━━ SUPPLIED DATA ━━

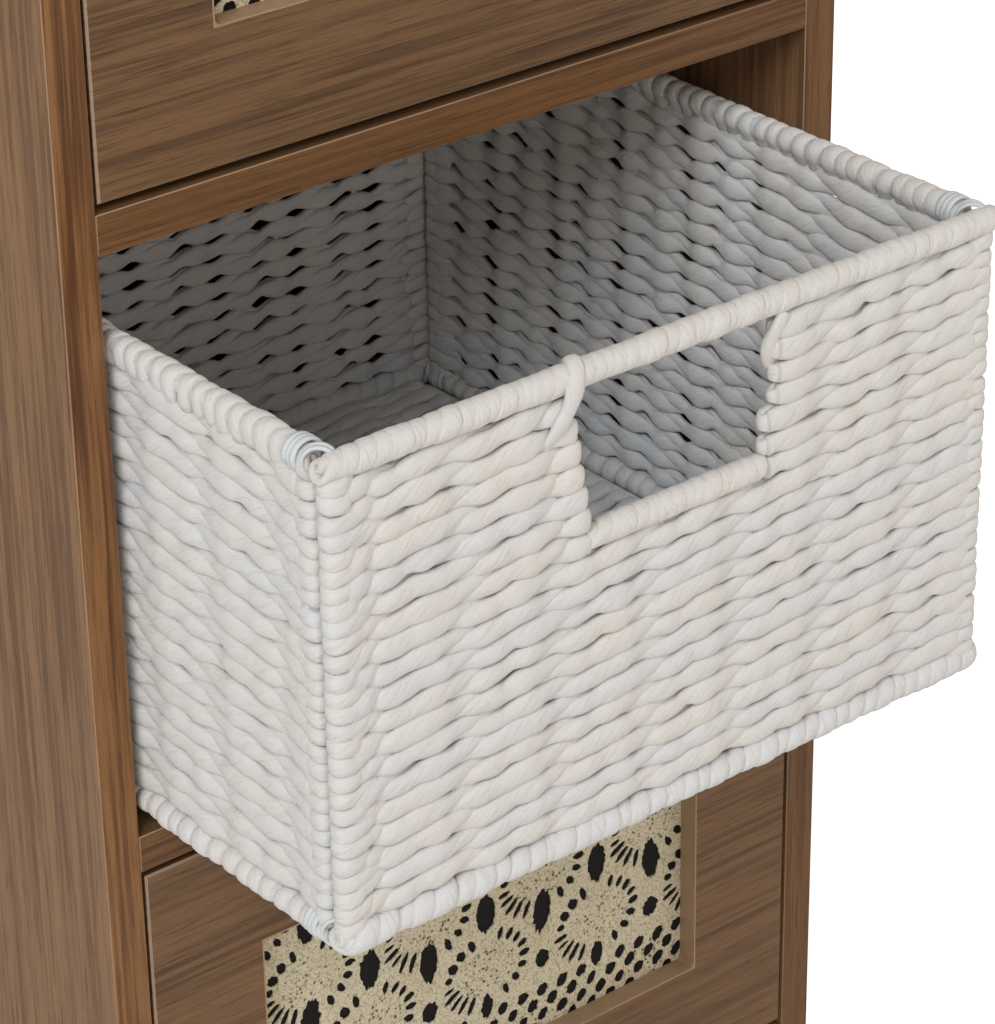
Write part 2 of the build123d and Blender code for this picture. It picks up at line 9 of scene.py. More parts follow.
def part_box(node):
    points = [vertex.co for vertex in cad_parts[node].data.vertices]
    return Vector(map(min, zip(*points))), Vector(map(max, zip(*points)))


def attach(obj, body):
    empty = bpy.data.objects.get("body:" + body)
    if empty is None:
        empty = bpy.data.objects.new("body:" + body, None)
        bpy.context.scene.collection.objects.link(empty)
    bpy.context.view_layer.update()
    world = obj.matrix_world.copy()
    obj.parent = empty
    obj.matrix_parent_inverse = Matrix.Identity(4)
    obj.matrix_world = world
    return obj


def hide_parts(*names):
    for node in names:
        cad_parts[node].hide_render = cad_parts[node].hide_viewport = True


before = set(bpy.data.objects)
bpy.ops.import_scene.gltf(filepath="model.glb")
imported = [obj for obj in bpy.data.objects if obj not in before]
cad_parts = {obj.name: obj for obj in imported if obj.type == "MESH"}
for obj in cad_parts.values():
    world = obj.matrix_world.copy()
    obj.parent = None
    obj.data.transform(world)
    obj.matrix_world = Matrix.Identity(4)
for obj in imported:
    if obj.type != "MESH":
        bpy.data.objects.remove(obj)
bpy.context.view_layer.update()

━━━

PROBLEM DETAILS>
Pull every line containing the word "empty" out of the material.

RESULT OF THE TASK>
    empty = bpy.data.objects.get("body:" + body)
    if empty is None:
        empty = bpy.data.objects.new("body:" + body, None)
        bpy.context.scene.collection.objects.link(empty)
    obj.parent = empty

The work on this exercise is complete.